● **Task requirements**:
For each line of the data below that holds "bodies", copy the line.

--- Start ---

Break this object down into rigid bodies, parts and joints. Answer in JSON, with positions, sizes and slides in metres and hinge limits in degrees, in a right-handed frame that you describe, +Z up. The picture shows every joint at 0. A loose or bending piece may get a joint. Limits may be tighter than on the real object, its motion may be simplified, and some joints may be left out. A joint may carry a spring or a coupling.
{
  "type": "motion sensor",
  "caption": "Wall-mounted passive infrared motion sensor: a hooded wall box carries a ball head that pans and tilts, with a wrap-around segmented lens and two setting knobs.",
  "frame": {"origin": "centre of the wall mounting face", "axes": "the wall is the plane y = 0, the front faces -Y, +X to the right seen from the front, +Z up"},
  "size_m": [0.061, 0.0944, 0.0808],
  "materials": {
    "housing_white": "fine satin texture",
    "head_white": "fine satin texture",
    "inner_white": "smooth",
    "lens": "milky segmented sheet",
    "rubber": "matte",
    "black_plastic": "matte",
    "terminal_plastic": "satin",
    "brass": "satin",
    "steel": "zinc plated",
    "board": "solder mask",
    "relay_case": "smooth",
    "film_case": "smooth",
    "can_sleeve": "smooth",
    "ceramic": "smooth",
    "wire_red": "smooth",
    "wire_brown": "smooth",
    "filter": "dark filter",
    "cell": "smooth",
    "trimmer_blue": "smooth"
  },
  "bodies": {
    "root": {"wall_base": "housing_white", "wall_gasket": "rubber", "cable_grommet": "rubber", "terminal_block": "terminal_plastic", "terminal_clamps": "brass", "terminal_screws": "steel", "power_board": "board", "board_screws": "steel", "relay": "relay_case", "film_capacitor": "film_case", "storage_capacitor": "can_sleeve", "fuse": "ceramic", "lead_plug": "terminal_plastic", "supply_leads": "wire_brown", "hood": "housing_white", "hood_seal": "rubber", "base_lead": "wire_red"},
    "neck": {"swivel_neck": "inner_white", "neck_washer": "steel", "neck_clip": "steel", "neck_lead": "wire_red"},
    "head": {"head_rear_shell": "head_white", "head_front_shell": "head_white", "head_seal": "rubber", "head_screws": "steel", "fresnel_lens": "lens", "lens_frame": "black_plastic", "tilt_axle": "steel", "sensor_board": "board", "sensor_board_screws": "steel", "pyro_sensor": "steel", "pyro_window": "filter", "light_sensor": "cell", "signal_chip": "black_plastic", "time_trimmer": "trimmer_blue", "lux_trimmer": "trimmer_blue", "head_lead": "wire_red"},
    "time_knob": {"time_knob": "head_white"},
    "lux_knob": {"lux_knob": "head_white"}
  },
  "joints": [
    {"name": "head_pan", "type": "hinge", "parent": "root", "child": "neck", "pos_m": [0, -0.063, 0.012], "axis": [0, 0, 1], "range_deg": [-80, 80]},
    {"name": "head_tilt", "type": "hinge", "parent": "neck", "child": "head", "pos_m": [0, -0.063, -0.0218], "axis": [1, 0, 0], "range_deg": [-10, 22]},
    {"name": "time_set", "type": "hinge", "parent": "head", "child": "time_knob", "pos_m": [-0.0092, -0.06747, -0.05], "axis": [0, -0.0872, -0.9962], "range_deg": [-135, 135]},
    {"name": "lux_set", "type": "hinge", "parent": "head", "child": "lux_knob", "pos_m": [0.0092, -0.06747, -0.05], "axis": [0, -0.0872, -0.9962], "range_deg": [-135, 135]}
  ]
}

--- End ---

● **Answer to the problem**:
Break this object down into rigid bodies, parts and joints. Answer in JSON, with positions, sizes and slides in metres and hinge limits in degrees, in a right-handed frame that you describe, +Z up. The picture shows every joint at 0. A loose or bending piece may get a joint. Limits may be tighter than on the real object, its motion may be simplified, and some joints may be left out. A joint may carry a spring or a coupling.
  "bodies": {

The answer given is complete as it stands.